Uva presented the keynote address at the iMedia Brand Summit in Coconut Point on February 8th. Read the first third of that speech here. Today: What awaits marketers and how to work and sell in this new environment.

Joe Uva: The next step will be the fully networked home. You know, people have talked about the smart house for a long time. Interactivity will move past the PC, past the TV and now it'll be in coffee makers, cars, washing machines. Portable screens and wireless networking will give a secure information network within our homes. When this happens, we as consumers may start to see responsibility to the home network. Evidence suggests that basic household functions will be first. Now anybody here who has seen that God awful remake of "The Stepford Wives" knows exactly what I mean.

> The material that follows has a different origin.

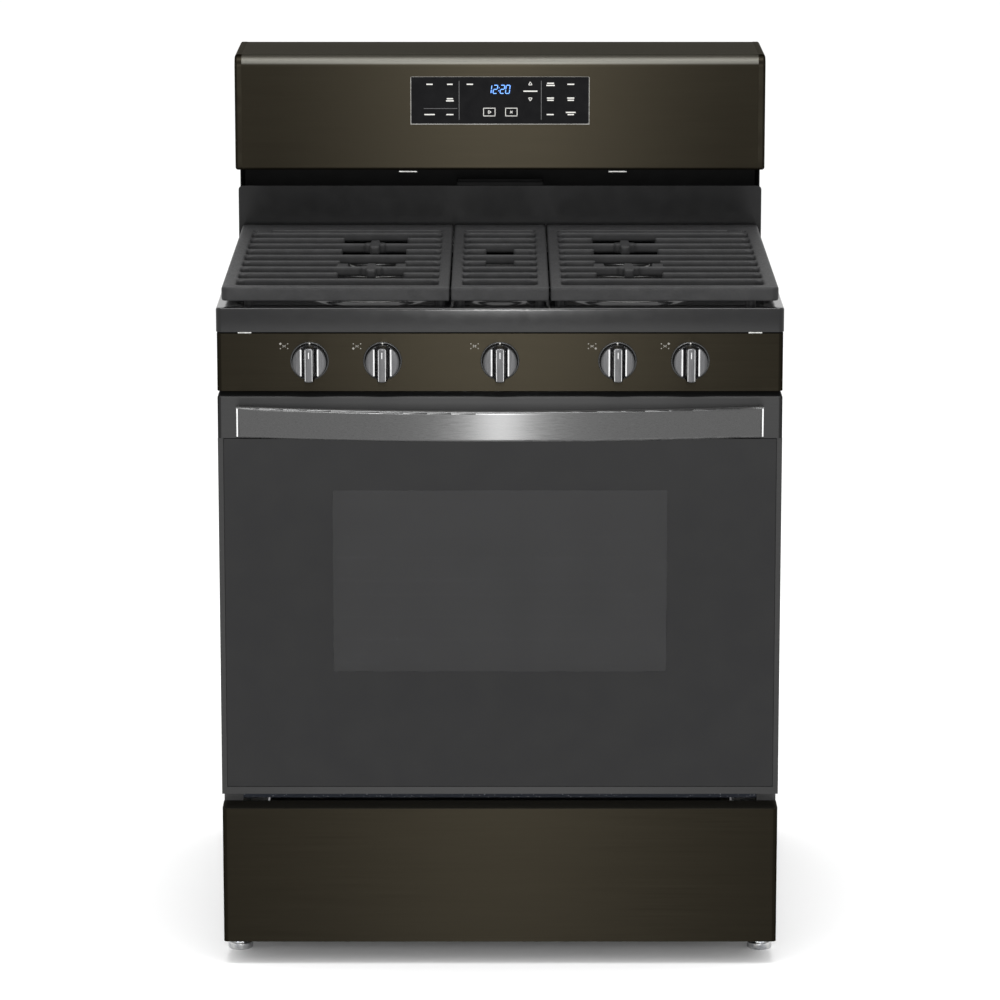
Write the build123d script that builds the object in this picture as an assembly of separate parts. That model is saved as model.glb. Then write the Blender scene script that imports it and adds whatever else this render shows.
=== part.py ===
from build123d import *
import math
import os

# Freestanding gas range: oven with a drop-down door, storage drawer, five
# burners under three lift-off grates, and an overhanging backguard.
# Millimetres. +Z up, the front faces -Y, +X is to the right seen from the
# front. The origin is on the floor, under the middle of the whole range.

# ---- overall sizes ----
WIDTH = 759.0             # cooktop and backguard, side to side
DEPTH = 735.0             # front of the handle to the rear cover
EDGE_HEIGHT = 914.0       # floor to the rim of the cooktop

# ---- fronts ----
FASCIA_INSET = 1.0        # fascias stop this far inside the cooktop's sides
HANDLE_REACH = 63.5       # handle front ahead of the door face
LIP_PROUD = 1.5           # cooktop lip ahead of the door face
DOOR_DEPTH = 41.0         # door face to the back of its liner
DOOR_TO_FRAME = 5.0       # liner to the oven front frame
FOOT_GAP = 32.0           # floor to the drawer front
DRAWER_HEIGHT = 189.0     # drawer front
DRAWER_TO_DOOR = 21.0     # dark gap under the door
DOOR_TO_PANEL = 7.0       # dark gap over the door
PANEL_HEIGHT = 78.0       # knob panel
PANEL_TO_LIP = 2.5
LIP_HEIGHT = 32.5         # front lip of the cooktop
SHEET = 1.5               # fascia sheet
SKIN = 1.2                # body panel sheet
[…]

The Network Robot Vacuum Cleaner is already with us. Soon we may start allowing our homes to make certain purchasing decisions for us, act as our procurement agent if you will, finding the best price on a given set of regular purchases: milk, orange juice -- and then maybe even deciding on the product itself against some preset criteria that we as consumers plug in, with respect to brand preference. In the future world it's the home network that becomes our consumer, think about that. I mean our target audience could be machines -- scary thought.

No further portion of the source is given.